16,000 years ago, mammoth and mastodon, camels, horses, cheetahs, lions, and giant ground sloths roamed the grasslands and pine forests of the area that would become Highlands Ranch Open Space.
In an ancient lakebed in Snowmass Village, scientists discovered 26 mastodon tusks from at least 13 different individuals. In western Colorado, paleontologists have found Ice Age remains of mammoth, mastodon, and bison in caves, overhangs, and packrat nests.
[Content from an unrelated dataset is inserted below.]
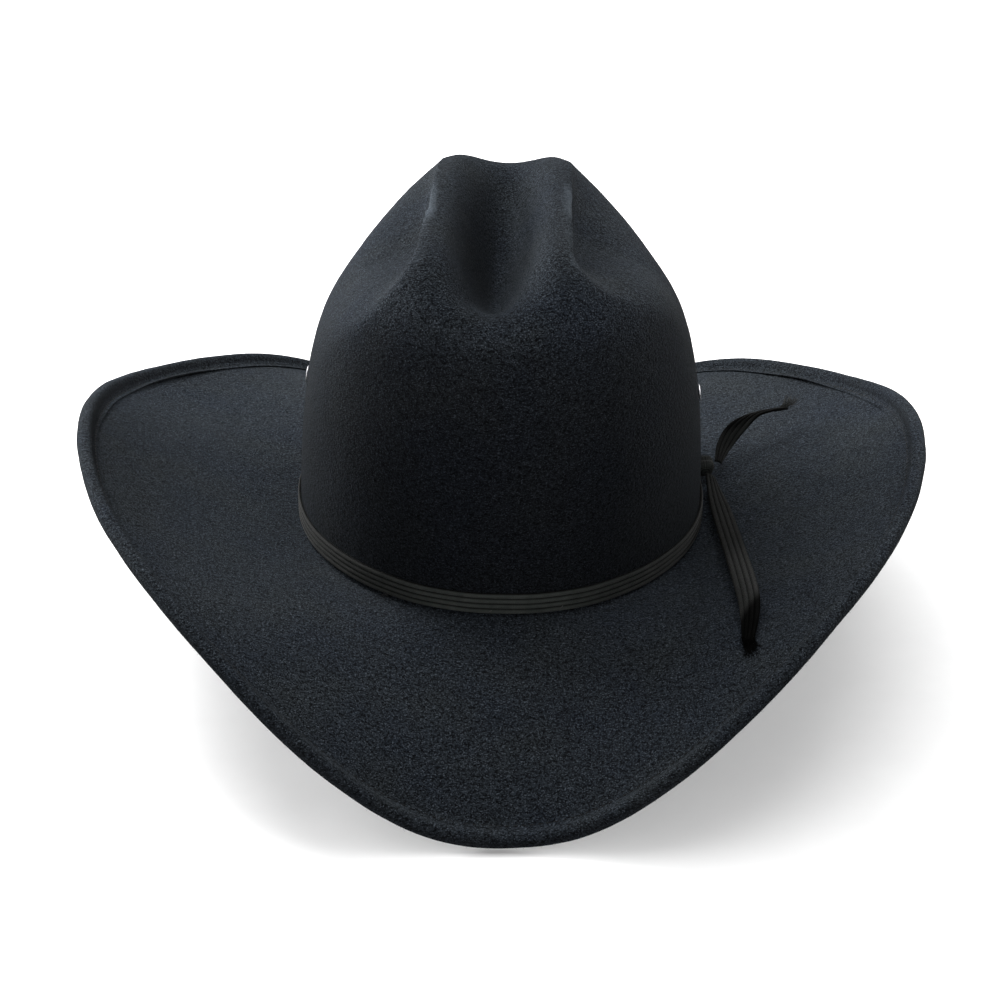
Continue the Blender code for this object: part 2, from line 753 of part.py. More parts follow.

Some of these animals were there when humans arrived in Colorado at the very end of the Ice Age and began to place their mark on the land, forming the latest chapter in the history of life in the state.
Discover Colorado’s Prehistory Interactively
Thankfully for today’s humans, much of this history has been preserved in a wealth of museums, parks, and fossil quarries. The Denver Museum of Nature and Science is a world-class institution with an amazing exhibit on ancient life and groundbreaking research in paleontology (and other disciplines).
Other sites to learn about fossils found in Colorado include the:
Dinosaur Diamond Byway
Some of these institutions offer opportunities for the public to help on fossil digs or volunteer in the lab, as well as join expert-guided tours of fossil quarries. If you have the time, drive the Dinosaur Diamond Scenic Byway, a 512-mile long route that takes you through the dinosaur discoveries of western Colorado and eastern Utah.
No matter what your fossil interests are, Colorado has more than enough to keep you fascinated and enlightened about the web of life and the long history of our home.